**Exercise directions:** Determine which lines of the records include the word "finishes", and copy them.

**Dataset:**
═══
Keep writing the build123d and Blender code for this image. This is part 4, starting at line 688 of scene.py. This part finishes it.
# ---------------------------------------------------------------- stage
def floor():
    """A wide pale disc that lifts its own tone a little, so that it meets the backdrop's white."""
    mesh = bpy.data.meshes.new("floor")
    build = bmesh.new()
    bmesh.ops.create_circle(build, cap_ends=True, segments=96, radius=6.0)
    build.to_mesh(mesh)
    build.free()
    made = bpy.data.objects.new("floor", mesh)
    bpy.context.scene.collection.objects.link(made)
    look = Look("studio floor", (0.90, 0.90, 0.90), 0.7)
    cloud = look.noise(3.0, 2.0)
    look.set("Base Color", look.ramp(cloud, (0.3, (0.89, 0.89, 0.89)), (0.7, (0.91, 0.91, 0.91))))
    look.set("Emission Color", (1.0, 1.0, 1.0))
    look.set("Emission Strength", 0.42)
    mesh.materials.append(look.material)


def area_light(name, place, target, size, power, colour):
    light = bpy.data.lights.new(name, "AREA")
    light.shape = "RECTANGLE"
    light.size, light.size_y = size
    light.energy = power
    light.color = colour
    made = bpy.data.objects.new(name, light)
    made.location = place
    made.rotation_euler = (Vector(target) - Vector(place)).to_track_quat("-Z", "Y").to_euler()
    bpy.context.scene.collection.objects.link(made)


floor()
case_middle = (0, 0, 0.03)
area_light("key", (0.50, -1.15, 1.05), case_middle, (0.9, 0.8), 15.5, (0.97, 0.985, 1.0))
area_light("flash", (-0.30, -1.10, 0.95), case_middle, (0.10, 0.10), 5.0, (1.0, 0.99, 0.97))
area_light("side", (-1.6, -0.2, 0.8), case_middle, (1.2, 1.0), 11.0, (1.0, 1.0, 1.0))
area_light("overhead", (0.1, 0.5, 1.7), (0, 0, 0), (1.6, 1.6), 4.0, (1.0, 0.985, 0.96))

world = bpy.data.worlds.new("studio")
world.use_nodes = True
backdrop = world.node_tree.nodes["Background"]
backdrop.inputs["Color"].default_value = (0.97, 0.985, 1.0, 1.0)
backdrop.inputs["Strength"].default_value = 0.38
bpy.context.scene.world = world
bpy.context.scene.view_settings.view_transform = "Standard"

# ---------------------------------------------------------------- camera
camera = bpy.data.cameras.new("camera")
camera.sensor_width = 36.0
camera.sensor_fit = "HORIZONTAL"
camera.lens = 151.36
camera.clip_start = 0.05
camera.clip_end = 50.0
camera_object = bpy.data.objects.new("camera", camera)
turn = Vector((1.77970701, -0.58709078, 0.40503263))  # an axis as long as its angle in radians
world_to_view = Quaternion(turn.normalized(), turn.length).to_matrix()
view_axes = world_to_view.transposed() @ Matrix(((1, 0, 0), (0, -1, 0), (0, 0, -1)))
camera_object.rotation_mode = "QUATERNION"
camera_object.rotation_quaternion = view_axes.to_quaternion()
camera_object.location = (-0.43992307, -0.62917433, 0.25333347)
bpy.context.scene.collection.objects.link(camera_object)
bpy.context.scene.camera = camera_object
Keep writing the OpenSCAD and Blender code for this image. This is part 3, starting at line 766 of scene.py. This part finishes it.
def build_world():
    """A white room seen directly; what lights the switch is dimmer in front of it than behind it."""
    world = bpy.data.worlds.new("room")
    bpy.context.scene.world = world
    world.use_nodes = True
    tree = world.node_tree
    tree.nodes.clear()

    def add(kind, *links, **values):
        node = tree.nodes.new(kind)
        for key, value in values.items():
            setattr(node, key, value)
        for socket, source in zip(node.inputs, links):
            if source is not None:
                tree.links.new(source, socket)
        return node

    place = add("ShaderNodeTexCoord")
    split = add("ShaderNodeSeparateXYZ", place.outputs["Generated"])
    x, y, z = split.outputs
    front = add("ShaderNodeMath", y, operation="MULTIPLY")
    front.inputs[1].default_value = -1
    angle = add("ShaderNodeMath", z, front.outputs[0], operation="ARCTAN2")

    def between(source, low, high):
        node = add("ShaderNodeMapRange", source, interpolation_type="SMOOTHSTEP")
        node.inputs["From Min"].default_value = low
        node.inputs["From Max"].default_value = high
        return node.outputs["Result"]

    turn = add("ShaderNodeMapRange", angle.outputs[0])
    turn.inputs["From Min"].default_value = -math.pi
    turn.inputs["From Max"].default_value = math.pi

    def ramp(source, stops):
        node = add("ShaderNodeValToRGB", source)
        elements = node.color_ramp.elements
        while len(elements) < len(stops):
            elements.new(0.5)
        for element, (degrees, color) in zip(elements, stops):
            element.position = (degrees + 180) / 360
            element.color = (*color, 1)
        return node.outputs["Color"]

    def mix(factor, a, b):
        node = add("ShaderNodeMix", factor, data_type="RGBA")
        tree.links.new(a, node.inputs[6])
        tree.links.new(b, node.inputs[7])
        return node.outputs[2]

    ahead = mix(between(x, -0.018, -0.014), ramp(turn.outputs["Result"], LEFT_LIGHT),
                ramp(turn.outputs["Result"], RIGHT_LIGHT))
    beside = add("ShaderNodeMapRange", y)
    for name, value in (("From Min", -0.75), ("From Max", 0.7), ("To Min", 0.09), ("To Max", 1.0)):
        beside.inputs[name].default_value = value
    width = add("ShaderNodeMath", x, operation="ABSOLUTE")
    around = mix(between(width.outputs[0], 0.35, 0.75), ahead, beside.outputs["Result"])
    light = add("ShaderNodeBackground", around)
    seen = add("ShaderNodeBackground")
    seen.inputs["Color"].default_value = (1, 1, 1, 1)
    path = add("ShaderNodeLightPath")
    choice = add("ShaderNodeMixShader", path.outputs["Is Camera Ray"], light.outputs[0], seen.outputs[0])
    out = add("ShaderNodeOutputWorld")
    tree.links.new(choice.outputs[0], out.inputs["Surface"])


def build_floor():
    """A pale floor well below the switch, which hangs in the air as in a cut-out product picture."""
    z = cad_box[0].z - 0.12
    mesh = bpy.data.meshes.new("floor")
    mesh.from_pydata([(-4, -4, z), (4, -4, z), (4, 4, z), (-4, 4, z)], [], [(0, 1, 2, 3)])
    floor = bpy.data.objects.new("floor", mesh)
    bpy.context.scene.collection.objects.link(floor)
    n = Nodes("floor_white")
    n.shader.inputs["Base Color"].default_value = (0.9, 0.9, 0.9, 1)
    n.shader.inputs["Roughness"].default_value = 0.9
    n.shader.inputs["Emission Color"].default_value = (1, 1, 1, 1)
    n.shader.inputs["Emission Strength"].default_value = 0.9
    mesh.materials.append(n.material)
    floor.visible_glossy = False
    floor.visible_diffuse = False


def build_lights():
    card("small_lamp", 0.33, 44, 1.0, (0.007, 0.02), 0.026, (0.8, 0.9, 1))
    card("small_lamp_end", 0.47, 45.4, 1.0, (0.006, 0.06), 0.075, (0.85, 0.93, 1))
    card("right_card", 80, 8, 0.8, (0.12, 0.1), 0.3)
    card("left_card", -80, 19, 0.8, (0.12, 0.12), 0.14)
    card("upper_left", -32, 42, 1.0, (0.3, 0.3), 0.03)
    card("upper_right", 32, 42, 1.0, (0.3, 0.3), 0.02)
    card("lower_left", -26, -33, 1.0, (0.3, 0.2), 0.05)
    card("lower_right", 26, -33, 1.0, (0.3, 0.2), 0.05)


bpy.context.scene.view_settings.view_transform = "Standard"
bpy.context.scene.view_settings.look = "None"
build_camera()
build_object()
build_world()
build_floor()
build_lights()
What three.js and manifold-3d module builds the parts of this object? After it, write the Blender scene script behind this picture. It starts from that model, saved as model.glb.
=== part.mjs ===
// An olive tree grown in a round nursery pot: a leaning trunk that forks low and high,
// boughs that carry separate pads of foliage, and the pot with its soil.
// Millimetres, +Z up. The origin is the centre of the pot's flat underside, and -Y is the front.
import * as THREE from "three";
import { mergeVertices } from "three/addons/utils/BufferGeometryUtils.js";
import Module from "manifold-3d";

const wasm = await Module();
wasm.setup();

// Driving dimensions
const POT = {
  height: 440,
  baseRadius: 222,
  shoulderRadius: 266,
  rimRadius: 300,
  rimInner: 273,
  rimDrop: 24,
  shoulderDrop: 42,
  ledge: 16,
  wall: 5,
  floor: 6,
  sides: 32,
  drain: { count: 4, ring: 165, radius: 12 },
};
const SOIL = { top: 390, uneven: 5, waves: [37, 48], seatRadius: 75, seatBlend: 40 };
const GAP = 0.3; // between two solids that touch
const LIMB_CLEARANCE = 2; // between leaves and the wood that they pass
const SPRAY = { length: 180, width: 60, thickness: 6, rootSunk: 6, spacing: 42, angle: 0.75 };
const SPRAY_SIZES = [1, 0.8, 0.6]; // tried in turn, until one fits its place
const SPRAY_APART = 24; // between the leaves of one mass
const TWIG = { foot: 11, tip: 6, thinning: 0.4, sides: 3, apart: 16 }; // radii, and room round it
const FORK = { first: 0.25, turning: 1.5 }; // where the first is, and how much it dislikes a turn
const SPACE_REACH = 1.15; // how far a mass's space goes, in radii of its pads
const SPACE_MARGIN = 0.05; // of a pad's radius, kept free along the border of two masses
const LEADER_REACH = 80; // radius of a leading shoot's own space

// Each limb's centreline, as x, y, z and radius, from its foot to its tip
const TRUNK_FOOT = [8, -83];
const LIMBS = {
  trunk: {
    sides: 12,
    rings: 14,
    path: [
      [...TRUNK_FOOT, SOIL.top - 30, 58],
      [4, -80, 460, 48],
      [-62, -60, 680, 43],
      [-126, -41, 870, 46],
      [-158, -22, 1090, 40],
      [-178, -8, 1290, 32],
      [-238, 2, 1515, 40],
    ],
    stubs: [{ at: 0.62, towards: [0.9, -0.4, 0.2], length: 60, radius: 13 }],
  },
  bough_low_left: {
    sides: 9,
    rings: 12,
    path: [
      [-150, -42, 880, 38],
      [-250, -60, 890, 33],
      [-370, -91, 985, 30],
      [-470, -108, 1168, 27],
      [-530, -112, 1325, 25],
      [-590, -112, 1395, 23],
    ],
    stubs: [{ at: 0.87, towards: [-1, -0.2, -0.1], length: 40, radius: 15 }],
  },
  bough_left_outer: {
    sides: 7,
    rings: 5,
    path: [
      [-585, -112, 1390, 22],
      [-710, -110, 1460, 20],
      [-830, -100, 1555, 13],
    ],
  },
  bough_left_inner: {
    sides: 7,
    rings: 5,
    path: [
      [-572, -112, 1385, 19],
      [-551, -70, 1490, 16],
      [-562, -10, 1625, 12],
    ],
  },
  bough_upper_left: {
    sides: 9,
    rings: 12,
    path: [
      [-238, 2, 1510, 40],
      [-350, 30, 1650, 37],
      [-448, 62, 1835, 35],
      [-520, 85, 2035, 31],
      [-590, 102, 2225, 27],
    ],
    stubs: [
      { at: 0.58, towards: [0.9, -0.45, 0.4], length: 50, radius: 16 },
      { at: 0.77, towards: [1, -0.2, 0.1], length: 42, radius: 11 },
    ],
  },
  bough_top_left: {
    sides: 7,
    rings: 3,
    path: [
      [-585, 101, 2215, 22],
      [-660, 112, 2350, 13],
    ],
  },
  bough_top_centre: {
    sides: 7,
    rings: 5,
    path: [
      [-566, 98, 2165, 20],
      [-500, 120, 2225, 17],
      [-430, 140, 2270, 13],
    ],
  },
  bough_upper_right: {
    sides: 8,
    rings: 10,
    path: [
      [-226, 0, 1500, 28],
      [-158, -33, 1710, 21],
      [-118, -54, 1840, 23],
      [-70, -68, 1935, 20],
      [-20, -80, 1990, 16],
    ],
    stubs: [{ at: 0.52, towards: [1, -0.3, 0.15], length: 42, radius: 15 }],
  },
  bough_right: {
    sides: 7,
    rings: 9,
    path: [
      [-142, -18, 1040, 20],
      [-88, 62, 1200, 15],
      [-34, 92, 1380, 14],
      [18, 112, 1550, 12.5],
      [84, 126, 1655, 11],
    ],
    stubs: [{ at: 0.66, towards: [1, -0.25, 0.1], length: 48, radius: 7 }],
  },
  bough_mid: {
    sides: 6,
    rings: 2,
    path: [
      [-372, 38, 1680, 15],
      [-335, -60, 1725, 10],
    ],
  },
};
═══
**Exercise output:**
Keep writing the build123d and Blender code for this image. This is part 4, starting at line 688 of scene.py. This part finishes it.
Keep writing the OpenSCAD and Blender code for this image. This is part 3, starting at line 766 of scene.py. This part finishes it.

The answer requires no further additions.